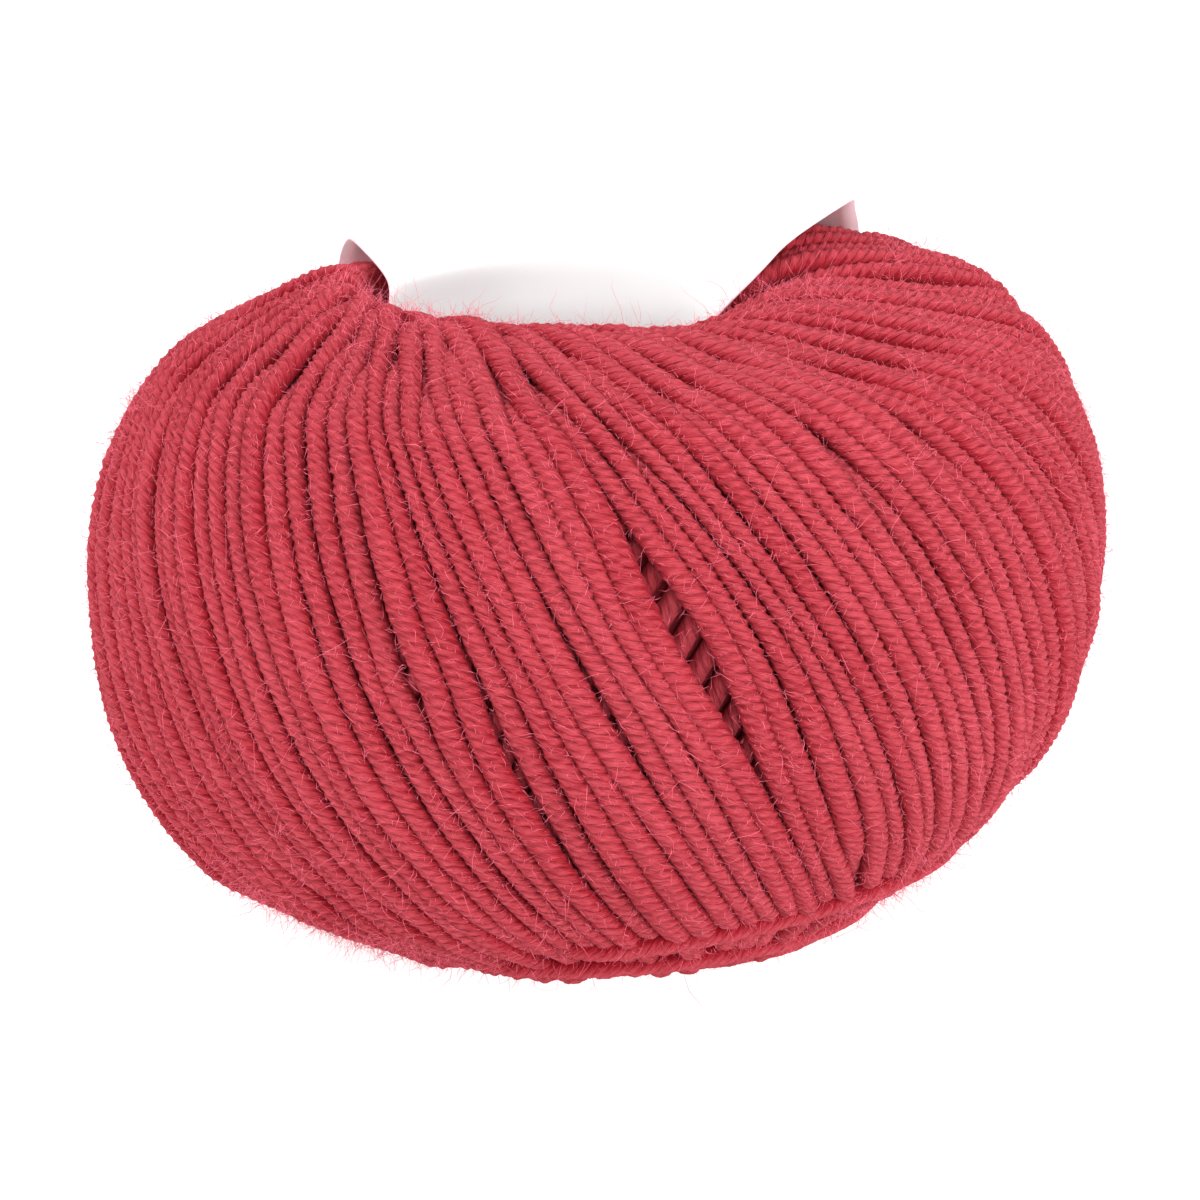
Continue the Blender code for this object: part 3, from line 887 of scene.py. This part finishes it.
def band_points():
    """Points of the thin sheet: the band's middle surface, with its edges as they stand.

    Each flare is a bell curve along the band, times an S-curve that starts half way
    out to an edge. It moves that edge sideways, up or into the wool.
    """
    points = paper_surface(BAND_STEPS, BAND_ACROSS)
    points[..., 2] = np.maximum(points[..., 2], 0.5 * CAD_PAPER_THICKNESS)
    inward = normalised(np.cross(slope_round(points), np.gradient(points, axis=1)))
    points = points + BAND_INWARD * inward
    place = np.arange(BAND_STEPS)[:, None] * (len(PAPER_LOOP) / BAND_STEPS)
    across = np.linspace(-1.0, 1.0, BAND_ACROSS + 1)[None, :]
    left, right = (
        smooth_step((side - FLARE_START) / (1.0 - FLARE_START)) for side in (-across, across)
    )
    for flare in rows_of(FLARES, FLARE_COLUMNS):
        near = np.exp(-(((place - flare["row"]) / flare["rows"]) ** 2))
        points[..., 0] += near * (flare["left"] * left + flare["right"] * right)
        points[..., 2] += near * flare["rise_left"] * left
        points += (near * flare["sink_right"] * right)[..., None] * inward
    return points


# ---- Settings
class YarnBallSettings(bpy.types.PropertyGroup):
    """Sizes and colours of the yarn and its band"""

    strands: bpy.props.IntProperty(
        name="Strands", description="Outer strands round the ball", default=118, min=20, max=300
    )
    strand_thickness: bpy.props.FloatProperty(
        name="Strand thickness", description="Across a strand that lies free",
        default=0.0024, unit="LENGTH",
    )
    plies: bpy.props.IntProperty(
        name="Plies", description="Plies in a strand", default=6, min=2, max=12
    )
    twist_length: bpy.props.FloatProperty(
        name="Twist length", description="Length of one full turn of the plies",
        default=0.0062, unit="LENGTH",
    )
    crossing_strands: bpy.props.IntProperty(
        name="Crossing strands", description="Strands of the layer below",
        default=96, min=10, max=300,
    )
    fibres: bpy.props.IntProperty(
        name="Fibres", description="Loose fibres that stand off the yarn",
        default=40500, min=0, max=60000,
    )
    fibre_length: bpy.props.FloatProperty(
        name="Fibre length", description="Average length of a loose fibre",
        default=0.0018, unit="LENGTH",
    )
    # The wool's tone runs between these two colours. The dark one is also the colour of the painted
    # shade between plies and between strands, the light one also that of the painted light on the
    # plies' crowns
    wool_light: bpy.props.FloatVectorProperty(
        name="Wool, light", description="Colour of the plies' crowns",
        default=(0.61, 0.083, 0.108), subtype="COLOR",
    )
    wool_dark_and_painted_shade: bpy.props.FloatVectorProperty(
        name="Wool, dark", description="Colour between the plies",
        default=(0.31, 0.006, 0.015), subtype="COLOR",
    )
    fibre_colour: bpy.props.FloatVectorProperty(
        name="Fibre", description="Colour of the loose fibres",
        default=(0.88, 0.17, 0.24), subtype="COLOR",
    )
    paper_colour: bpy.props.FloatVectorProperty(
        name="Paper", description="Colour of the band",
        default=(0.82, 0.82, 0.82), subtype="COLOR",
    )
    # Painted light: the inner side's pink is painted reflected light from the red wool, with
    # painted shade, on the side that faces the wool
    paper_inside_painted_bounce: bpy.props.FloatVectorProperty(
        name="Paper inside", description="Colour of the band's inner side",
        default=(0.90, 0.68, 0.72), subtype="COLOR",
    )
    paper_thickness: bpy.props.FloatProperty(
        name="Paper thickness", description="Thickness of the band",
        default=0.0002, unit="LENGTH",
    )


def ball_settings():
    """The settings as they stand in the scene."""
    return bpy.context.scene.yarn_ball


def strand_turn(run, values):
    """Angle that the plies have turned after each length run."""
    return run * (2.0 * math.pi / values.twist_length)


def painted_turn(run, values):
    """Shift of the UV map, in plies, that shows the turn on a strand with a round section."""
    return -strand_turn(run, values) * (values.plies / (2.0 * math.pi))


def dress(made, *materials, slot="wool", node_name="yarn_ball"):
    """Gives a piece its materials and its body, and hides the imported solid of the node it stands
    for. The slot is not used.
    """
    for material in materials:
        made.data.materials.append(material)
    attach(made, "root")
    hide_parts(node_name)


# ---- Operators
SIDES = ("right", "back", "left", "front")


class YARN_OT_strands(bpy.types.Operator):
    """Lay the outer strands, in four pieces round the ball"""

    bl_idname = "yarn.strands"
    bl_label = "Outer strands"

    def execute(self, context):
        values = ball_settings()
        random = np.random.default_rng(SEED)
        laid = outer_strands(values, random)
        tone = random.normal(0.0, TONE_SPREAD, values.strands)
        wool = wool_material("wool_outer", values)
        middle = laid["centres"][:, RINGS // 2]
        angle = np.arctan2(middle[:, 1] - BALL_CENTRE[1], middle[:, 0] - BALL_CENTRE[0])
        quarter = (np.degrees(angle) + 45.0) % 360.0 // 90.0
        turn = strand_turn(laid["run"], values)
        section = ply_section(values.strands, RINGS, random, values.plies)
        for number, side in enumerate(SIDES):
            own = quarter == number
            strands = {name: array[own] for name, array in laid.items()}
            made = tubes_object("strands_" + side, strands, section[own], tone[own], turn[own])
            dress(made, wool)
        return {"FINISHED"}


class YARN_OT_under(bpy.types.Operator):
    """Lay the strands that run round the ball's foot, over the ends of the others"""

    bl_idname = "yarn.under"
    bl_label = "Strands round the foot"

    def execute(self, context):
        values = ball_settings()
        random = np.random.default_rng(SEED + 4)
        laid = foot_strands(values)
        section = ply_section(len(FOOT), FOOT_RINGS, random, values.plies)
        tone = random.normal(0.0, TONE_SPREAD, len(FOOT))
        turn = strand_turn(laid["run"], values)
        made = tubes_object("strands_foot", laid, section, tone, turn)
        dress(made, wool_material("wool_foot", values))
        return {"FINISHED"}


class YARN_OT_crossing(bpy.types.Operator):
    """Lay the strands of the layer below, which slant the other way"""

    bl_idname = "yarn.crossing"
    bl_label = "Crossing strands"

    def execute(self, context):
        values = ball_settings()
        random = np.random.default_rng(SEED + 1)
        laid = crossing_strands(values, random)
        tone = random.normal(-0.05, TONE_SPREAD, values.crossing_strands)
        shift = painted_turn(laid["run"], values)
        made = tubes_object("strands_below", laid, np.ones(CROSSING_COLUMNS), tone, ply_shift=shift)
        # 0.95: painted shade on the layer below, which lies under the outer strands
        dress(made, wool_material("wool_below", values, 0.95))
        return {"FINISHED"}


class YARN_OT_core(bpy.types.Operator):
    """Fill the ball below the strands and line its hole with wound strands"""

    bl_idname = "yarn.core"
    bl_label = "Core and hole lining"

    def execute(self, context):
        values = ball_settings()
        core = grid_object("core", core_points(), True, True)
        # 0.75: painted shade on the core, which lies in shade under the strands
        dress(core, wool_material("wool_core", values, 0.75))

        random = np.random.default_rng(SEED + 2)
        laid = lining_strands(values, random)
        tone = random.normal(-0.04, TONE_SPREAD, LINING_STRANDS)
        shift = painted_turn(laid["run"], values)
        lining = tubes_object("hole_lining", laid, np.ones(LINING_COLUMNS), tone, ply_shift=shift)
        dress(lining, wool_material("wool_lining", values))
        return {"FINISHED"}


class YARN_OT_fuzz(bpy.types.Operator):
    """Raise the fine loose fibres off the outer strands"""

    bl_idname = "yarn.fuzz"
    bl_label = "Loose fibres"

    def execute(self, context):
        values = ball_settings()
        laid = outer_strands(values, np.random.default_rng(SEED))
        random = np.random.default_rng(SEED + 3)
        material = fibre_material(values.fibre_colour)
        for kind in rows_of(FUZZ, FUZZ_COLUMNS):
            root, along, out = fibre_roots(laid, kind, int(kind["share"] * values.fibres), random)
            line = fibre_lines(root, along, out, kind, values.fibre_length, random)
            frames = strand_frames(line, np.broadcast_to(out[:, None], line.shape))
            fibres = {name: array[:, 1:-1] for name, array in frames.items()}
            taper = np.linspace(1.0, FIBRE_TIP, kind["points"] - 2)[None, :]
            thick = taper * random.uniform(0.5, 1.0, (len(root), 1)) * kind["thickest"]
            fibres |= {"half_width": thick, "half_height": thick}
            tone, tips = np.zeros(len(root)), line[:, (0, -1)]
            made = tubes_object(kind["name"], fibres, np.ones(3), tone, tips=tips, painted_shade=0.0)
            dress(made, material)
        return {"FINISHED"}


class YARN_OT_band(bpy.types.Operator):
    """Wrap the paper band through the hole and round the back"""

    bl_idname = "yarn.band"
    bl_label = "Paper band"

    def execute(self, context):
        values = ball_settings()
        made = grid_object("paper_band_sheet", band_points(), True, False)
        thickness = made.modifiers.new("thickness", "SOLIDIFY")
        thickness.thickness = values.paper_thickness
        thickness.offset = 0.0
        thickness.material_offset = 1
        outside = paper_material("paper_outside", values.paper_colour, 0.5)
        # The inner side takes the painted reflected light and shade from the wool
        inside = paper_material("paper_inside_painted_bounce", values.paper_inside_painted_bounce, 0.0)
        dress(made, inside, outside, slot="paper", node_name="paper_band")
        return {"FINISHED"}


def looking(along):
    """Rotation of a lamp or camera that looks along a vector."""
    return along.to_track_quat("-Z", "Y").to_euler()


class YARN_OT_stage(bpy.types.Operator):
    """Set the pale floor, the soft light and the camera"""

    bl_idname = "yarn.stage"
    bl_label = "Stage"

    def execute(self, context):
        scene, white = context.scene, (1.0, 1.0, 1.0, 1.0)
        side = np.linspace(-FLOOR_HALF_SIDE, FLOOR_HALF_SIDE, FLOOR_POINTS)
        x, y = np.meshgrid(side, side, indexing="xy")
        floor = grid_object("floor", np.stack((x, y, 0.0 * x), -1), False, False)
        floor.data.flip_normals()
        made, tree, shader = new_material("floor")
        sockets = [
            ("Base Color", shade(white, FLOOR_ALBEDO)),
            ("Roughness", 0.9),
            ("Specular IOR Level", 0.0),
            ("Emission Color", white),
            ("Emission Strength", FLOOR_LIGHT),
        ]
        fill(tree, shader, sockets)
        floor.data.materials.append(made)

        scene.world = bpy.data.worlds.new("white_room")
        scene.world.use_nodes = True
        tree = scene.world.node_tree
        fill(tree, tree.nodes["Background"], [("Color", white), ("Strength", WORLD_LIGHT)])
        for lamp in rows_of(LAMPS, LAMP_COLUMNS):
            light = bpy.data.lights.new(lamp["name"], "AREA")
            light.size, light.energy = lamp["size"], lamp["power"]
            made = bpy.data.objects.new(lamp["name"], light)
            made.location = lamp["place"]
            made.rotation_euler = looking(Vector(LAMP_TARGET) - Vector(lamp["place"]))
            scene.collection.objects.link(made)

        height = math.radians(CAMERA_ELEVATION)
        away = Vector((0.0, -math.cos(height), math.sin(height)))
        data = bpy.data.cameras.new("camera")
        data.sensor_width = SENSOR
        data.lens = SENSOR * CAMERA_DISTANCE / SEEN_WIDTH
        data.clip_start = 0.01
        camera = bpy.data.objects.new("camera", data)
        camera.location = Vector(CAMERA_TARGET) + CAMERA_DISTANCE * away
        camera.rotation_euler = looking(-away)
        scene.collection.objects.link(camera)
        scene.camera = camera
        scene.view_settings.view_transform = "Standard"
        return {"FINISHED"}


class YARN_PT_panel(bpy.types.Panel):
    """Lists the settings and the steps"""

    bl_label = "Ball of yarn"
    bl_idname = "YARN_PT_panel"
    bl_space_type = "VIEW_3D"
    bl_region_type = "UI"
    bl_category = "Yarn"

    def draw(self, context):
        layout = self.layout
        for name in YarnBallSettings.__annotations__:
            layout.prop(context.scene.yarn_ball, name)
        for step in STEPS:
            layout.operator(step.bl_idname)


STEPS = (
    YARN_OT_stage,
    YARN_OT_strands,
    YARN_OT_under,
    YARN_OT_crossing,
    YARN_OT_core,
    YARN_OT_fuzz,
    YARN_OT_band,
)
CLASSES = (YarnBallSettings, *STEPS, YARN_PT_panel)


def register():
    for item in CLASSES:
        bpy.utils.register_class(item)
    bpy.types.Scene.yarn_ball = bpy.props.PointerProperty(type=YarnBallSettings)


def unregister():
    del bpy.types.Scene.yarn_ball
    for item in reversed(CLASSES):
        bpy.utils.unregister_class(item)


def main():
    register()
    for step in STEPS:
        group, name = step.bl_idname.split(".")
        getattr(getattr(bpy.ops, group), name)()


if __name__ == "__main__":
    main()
• • • • •
**What is required**
All lines from the beginning of the material above through the one with "as they stand." need to be returned exactly; please return those and only those.

**Task output**
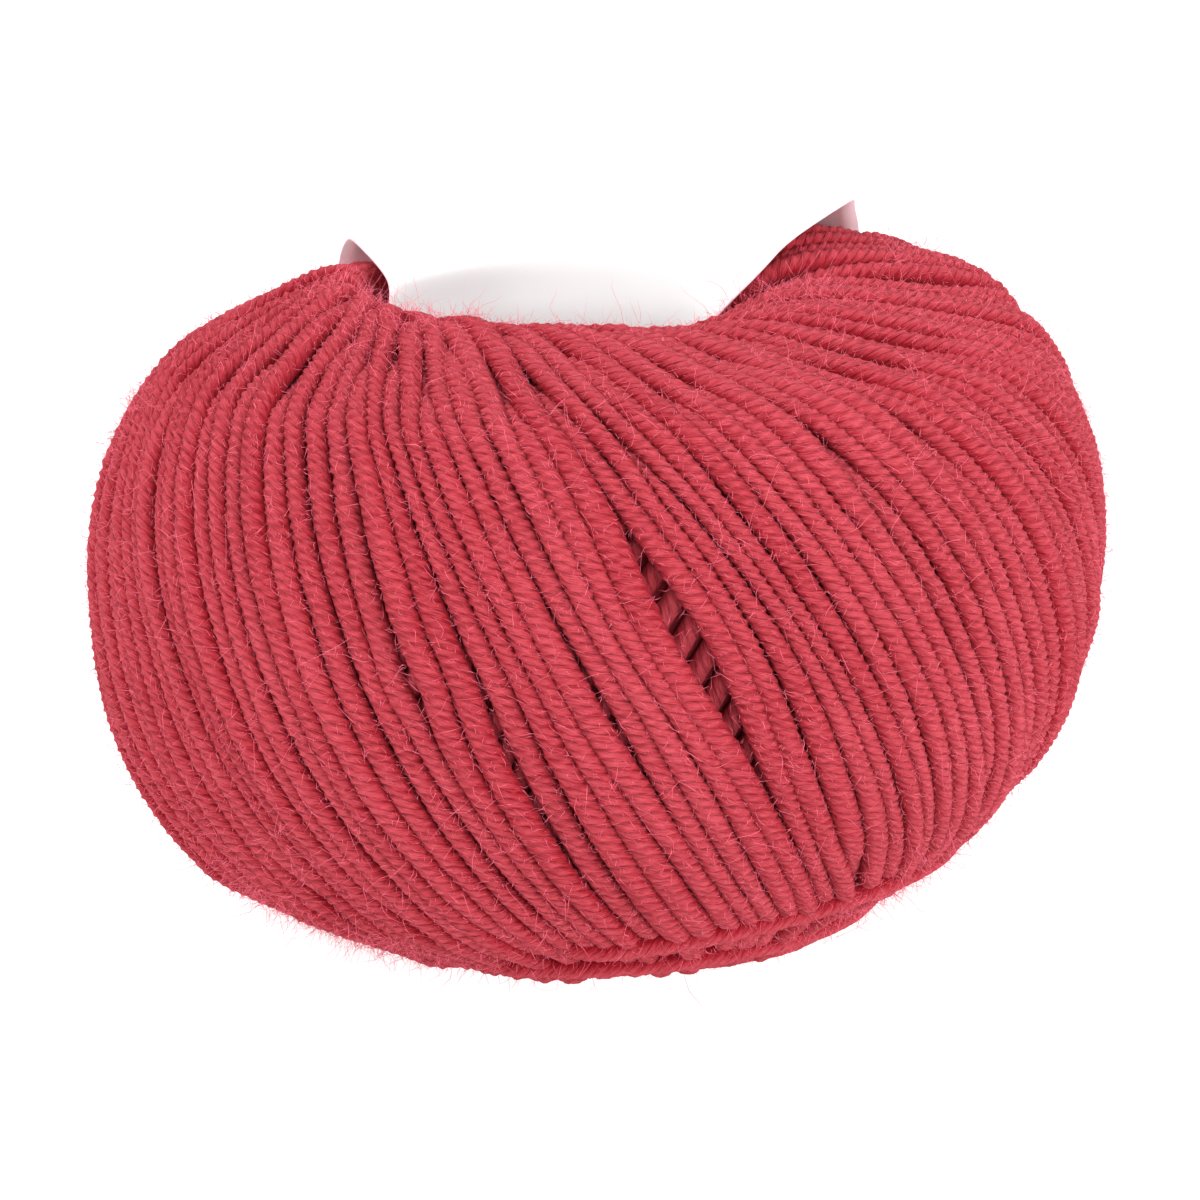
Continue the Blender code for this object: part 3, from line 887 of scene.py. This part finishes it.
def band_points():
    """Points of the thin sheet: the band's middle surface, with its edges as they stand.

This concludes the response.